In Ontario, under the Employment Standards Act, 2000 (ESA), employers can terminate an employee without cause as long as they provide proper notice or pay in lieu of notice (and possibly severance pay). Most cases of underperformance fall into this category because the bar for termination for cause is very high.

What’s Required:

  1. Notice or Pay in Lieu: The ESA sets minimum notice periods based on an employee’s length of service. However, common law notice — often much longer — applies unless there’s an enforceable termination clause in the employment agreement.

  2. Review the Employment Agreement: If the agreement limits notice to the ESA minimums, you may avoid paying common law severance. Without a valid clause, notice obligations could extend to months of severance.

Termination for Cause

Termination for cause means you’re ending employment without notice or severance. This option applies only in serious cases and has different legal standards under the ESA and common law.

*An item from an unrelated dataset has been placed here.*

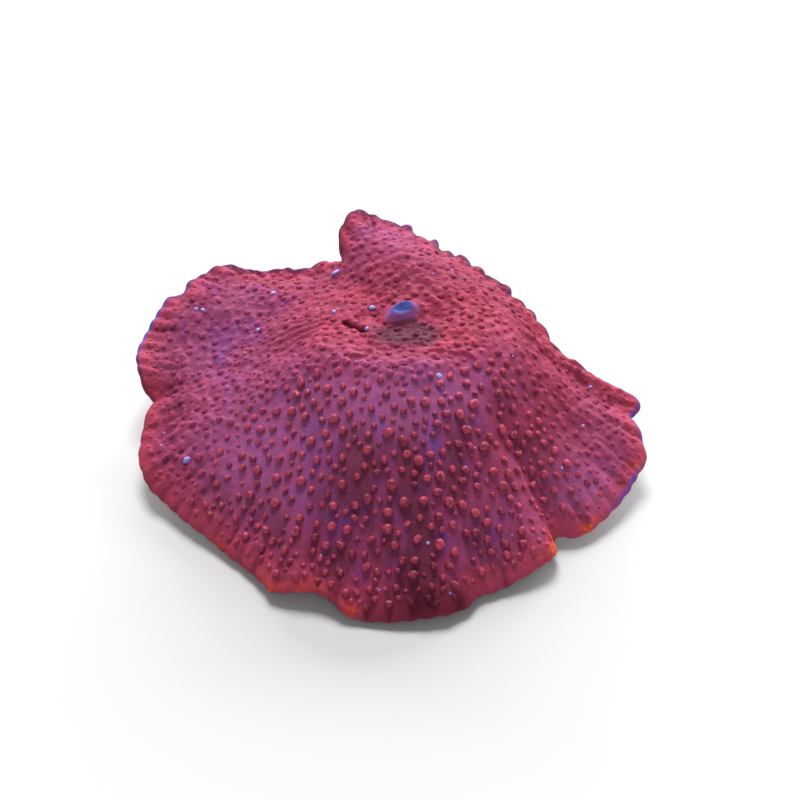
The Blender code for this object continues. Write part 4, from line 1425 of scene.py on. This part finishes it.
class CoralSizes(bpy.types.PropertyGroup):
    """Sizes of the polyp's knobs, margin and grit."""

    crown_knob: length("Crown Knob", "Radius of the knobs on the crown and at the sides", 0.00042)
    drape_knob: length("Drape Knob", "Radius of the knobs on the front of the drape", 0.00066)
    crown_spacing: length("Crown Spacing", "Distance between knobs on the crown and at the sides", 0.00135)
    drape_spacing: length("Drape Spacing", "Distance between knobs on the front of the drape", 0.0018)
    edge_thickness: length("Edge Thickness", "Thickness of the disc at its rolled edge", 0.0009)
    rim_scallop: length("Rim Scallop", "Width of a scallop along most of the margin", 0.0021)
    brim_scallop: length("Brim Scallop", "Width of a scallop along the raised brim", 0.0023)
    rim_depth: length("Rim Depth", "Depth of a scallop along most of the margin", 0.00013)
    brim_depth: length("Brim Depth", "Depth of a scallop along the raised brim", 0.0006)
    seed: IntProperty(name="Seed", description="Where the knobs grow", default=11, min=0)


class CoralColours(bpy.types.PropertyGroup):
    """Colours of the tissue and of the grit on it."""

    skin_red: colour("Red Skin", "Skin of the crown, the back and the flanks", srgb(154, 57, 86))
    skin_flush: colour("Flushed Skin", "Brighter patches of the crown", srgb(178, 60, 80))
    skin_violet: colour("Violet Skin", "Skin of the front crest and the lobes", srgb(138, 62, 110))
    skin_cool: colour("Cool Skin", "Bluer patches of the violet skin", srgb(106, 60, 134))
    haze_pink: colour("Hazy Skin", "Pale haze over the crest and the lobes", srgb(188, 102, 160))
    skin_maroon: colour("Maroon Skin", "Darker patches of the drape", srgb(112, 46, 71))
    # Painted shade for the pits between the pebbles.
    painted_pit_shade: colour("Pit Dark", "Pits between the pebbles", srgb(104, 20, 42))
    # Painted shade for the hollows of the streaks and pleats at the margin.
    painted_hollow_shade: colour("Streak Dark", "Hollows of the streaks and pleats at the margin", srgb(72, 18, 36))
    # Painted shade at the feet of the knobs on the drape.
    painted_knob_foot_shade: colour("Knob Base", "Foot of the knobs on the drape", srgb(70, 18, 34))
    knob_side: colour("Knob Side", "Darker knobs", srgb(120, 36, 60))
    knob_top: colour("Knob Top", "Lighter knobs", srgb(206, 76, 104))
    margin_red: colour("Margin Red", "Flesh near the margin", srgb(184, 68, 90))
    # Painted orange and amber glints along the margin.
    painted_orange_glint: colour("Margin Orange", "Glowing patches of the margin", srgb(214, 76, 58))
    painted_amber_glint: colour("Margin Amber", "Brightest spots of the margin", srgb(240, 138, 66))
    # A thin line along the rim; under the rolled edge it is painted shade.
    rim_line_and_under_shade: colour("Rim Violet", "Thin line along the rim", srgb(86, 40, 84))
    # Painted blue shine on the rim and its line.
    painted_blue_shine: colour("Rim Blue", "Where the rim shines blue", srgb(84, 78, 176))
    mouth_blue: colour("Mouth Blue", "Middle of the mouth", srgb(74, 78, 152))
    mouth_violet: colour("Mouth Violet", "Lip of the mouth", srgb(138, 82, 142))
    bruise_brown: colour("Bruise Brown", "Front of the mouth's cone", srgb(84, 33, 57))
    # Painted shade for the inside of the crease beside the mouth.
    painted_crease_shade: colour("Gash Dark", "Inside of the crease beside the mouth", srgb(56, 6, 16))
    underside: colour("Underside", "Underside of the disc and the stalk", srgb(118, 52, 76))
    underside_pale: colour("Pale Underside", "Raised columns of the stalk", srgb(146, 74, 100))
    grit_white: colour("Grit White", "Light side of the grit", srgb(180, 178, 236))
    grit_blue: colour("Grit Blue", "Blue side of the grit", srgb(112, 100, 208))


class StageSettings(bpy.types.PropertyGroup):
    """The floor, the light and the camera."""

    floor_size: length("Floor Size", "Side of the floor", 3.0)
    floor_colour: colour("Floor Colour", "Colour of the floor", (0.68, 0.68, 0.68))
    room_light: FloatProperty(
        name="Room Light", description="Strength of the light from all round", default=0.18
    )
    key_power: power("Key Power", "Power of the light above", 9.4)
    key_size: length("Key Size", "Width of the light above", 0.5)
    back_power: power("Back Power", "Power of the light behind", 21.0)
    back_size: length("Back Size", "Width of the light behind", 1.9)
    back_height: length("Back Height", "Height of the light behind", 0.5)
    fill_power: power("Fill Power", "Power of the light in front", 2.2)
    fill_size: length("Fill Size", "Width of the light in front", 1.0)
    light_distance: length("Light Distance", "Distance of the lights", 1.0)
    key_elevation: slant("Key Elevation", "Angle of the light above the horizon, from behind", 62.0)
    back_elevation: slant("Back Elevation", "Angle of the light behind above the horizon", 22.0)
    fill_elevation: slant("Fill Elevation", "Angle of the light in front above the horizon", 32.0)
    back_turn: slant("Back Turn", "Angle of the light behind from straight behind towards the left", -12.0)
    key_turn: slant("Key Turn", "Angle of the light above from straight behind towards the left", 5.0)
    camera_distance: length("Camera Distance", "Distance of the camera from the coral", 0.3)
    camera_elevation: slant("Camera Elevation", "Angle of the camera above the horizon", 42.0)
    camera_lens: FloatProperty(name="Camera Lens", description="Focal length in millimetres", default=114.75)


class CORAL_OT_polyp(bpy.types.Operator):
    """Grow the polyp's skin, with its knobs, mouth, margin and foot"""

    bl_idname = "coral.polyp"
    bl_label = "Grow Polyp"

    def execute(self, context):
        sizes = context.scene.coral_sizes
        skin = Skin(sizes)
        polyp = bpy.data.objects.new("polyp_tissue", skin_mesh(sizes, skin))
        context.scene.collection.objects.link(polyp)
        raise_knobs(polyp)
        mark_tissue(polyp, skin)
        polyp.data.attributes.remove(polyp.data.attributes["knob_class"])
        polyp.data.materials.append(tissue_material(context.scene.coral_colours))
        make_active(polyp)
        bpy.ops.object.shade_smooth()
        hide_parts("polyp")
        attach(polyp, "root")
        return {"FINISHED"}


class CORAL_OT_grit(bpy.types.Operator):
    """Set pale specks of grit on the skin where they show"""

    bl_idname = "coral.grit"
    bl_label = "Set Grit"

    def execute(self, context):
        stage = context.scene.coral_stage
        polyp = bpy.data.objects["polyp_tissue"]
        context.view_layer.update()
        eye, forward, up = camera_frame(stage)
        focal = stage.camera_lens / SENSOR_WIDTH * FRAME_PIXELS
        chance = np.random.RandomState(GRIT_SEED)
        grains = []
        for pixel_x, pixel_y, radius in SPECKS:
            right_share = (pixel_x - FRAME_PIXELS / 2) / focal
            up_share = (FRAME_PIXELS / 2 - pixel_y) / focal
            toward = forward + Vector((right_share, 0.0, 0.0)) + up * up_share
            found, place, normal, _ = polyp.ray_cast(eye, toward.normalized())
            if not found:
                raise RuntimeError(f"the speck at {pixel_x}, {pixel_y} isn't on the coral")
            deselect_all()
            bpy.ops.mesh.primitive_ico_sphere_add(
                subdivisions=2, radius=radius * MM, location=place + normal * radius * MM * GRIT_LIFT
            )
            grain = context.active_object
            grain.rotation_euler = normal.to_track_quat("Z", "Y").to_euler()
            grain.scale = chance.uniform(GRIT_LEAST_SCALE, GRIT_MOST_SCALE)
            bpy.ops.object.transform_apply(location=True, rotation=True, scale=True)
            grain.data.materials.clear()
            grains.append(grain)
        deselect_all()
        for grain in grains:
            grain.select_set(True)
        context.view_layer.objects.active = grains[0]
        bpy.ops.object.join()
        bpy.ops.object.transform_apply(location=True, rotation=True, scale=True)
        grit = context.active_object
        grit.name = "grit"
        grit.data.name = "grit"
        grit.data.materials.append(grain_material(context.scene.coral_colours))
        bpy.ops.object.shade_smooth()
        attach(grit, "root")
        return {"FINISHED"}


def camera_frame(stage):
    """Eye of the camera, the way it looks, and its upward direction."""
    slope = stage.camera_elevation
    forward = Vector((0.0, math.cos(slope), -math.sin(slope)))
    up = Vector((0.0, math.sin(slope), math.cos(slope)))
    return CAMERA_TARGET - forward * stage.camera_distance, forward, up


class CORAL_OT_stage(bpy.types.Operator):
    """Lay a pale floor and set soft light and the camera"""

    bl_idname = "coral.stage"
    bl_label = "Set Stage"

    def execute(self, context):
        stage = context.scene.coral_stage
        deselect_all()
        bpy.ops.mesh.primitive_plane_add(size=stage.floor_size, location=(0.0, 0.0, -FLOOR_DROP))
        floor = context.active_object
        floor.name = "floor"
        bpy.ops.object.transform_apply(location=True, rotation=True, scale=True)
        floor.data.materials.append(floor_material(stage))

        key_shape = (stage.key_size, stage.key_size)
        back_shape = (stage.back_size, stage.back_height)
        fill_shape = (stage.fill_size, stage.fill_size)
        for name, slope, turn, strength, (width, height) in (
            ("key_light", stage.key_elevation, stage.key_turn, stage.key_power, key_shape),
            ("back_light", stage.back_elevation, stage.back_turn, stage.back_power, back_shape),
            ("fill_light", stage.fill_elevation, math.pi, stage.fill_power, fill_shape),
        ):
            level = math.cos(slope)
            away = Vector((-math.sin(turn) * level, math.cos(turn) * level, math.sin(slope)))
            bpy.ops.object.light_add(
                type="AREA", location=away * stage.light_distance, rotation=(slope - math.pi / 2, 0.0, turn)
            )
            light = context.active_object
            light.name = name
            light.data.shape = "ELLIPSE"
            light.data.size = width
            light.data.size_y = height
            light.data.energy = strength

        world = context.scene.world or bpy.data.worlds.new("room")
        context.scene.world = world
        world.use_nodes = True
        background = world.node_tree.nodes["Background"]
        background.inputs["Color"].default_value = (1.0, 1.0, 1.0, 1.0)
        background.inputs["Strength"].default_value = stage.room_light
        context.scene.view_settings.view_transform = "Standard"

        eye, _, _ = camera_frame(stage)
        bpy.ops.object.camera_add(location=eye, rotation=(math.pi / 2 - stage.camera_elevation, 0.0, 0.0))
        camera = context.active_object
        camera.data.lens = stage.camera_lens
        camera.data.sensor_width = SENSOR_WIDTH
        camera.data.clip_start = 0.01
        camera.data.clip_end = 10.0
        context.scene.camera = camera
        return {"FINISHED"}


class CORAL_PT_panel(bpy.types.Panel):
    """The coral's sizes, colours and steps"""

    bl_label = "Mushroom Coral"
    bl_idname = "CORAL_PT_panel"
    bl_space_type = "VIEW_3D"
    bl_region_type = "UI"
    bl_category = "Coral"

    def draw(self, context):
        for step in (CORAL_OT_polyp, CORAL_OT_grit, CORAL_OT_stage):
            self.layout.operator(step.bl_idname)
        for group in (context.scene.coral_sizes, context.scene.coral_colours, context.scene.coral_stage):
            box = self.layout.box()
            for name in group.__annotations__:
                box.prop(group, name)


CLASSES = (
    CoralSizes,
    CoralColours,
    StageSettings,
    CORAL_OT_polyp,
    CORAL_OT_grit,
    CORAL_OT_stage,
    CORAL_PT_panel,
)


def register():
    for cls in CLASSES:
        bpy.utils.register_class(cls)
    bpy.types.Scene.coral_sizes = PointerProperty(type=CoralSizes)
    bpy.types.Scene.coral_colours = PointerProperty(type=CoralColours)
    bpy.types.Scene.coral_stage = PointerProperty(type=StageSettings)


def unregister():
    del bpy.types.Scene.coral_stage
    del bpy.types.Scene.coral_colours
    del bpy.types.Scene.coral_sizes
    for cls in reversed(CLASSES):
        bpy.utils.unregister_class(cls)


def main():
    register()
    bpy.ops.coral.polyp()
    bpy.ops.coral.grit()
    bpy.ops.coral.stage()


if __name__ == "__main__":
    main()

The ESA Standard for Cause:

Under the ESA, you can terminate without notice or severance if the employee’s behavior amounts to “willful misconduct, disobedience, or willful neglect of duty” that is not trivial and has not been condoned. “Willful” means intentional or deliberate misconduct. Courts have described this as “being bad on purpose,” where the misconduct involves subjective intent, almost akin to a special intent in criminal law.

Inadvertent conduct, no matter how serious, will not suffice, and poor performance or negligence certainly won’t meet this standard.

The Common Law Standard for Cause:

The common law standard is lower than the ESA standard. At common law, you can establish cause if the employee’s conduct (including incompetence or underperformance) fundamentally breaks the employment relationship. Persistent underperformance may qualify, but only if it continues despite notice and warning about the performance issues, opportunities to improve, and warnings that termination might result if issues remain uncorrected.

Steps to Prove Cause:

  1. Progressive Discipline: Document the underperformance and communicate clear expectations. Use written performance improvement plans (PIPs) to outline concerns and set measurable goals.

  2. Final Warning: If no improvement follows, issue a final warning that termination is imminent.

  3. Evidence: For common law cause, you must show the performance issues were serious and ongoing. For ESA cause, you must prove the misconduct was deliberate or intentional.

Summary Termination for Serious Misconduct

In rare cases, serious misconduct such as theft, fraud, violence, or harassment may justify summary termination. These cases often meet the ESA standard for “willful misconduct, disobedience, or willful neglect of duty” because the behavior is intentional and fundamentally breaches the employment relationship.

Final Thoughts for Employers

Underperformance alone rarely constitutes termination for cause under the ESA, as it requires proof of significant “willful misconduct.” Termination, under the ESA or at common law, should always be a last resort. There must be serious, repeated, and unaddressed deficiencies that fundamentally undermine the employment relationship.

To reduce risk, you should:

  • Communicate performance expectations clearly.
  • Document all steps taken to address underperformance.
  • Investigate and document serious misconduct promptly.

Finally, make sure your employment agreements include airtight termination clauses that limit severance obligations to the ESA minimums where possible. Without these clauses, you could owe significantly more at common law.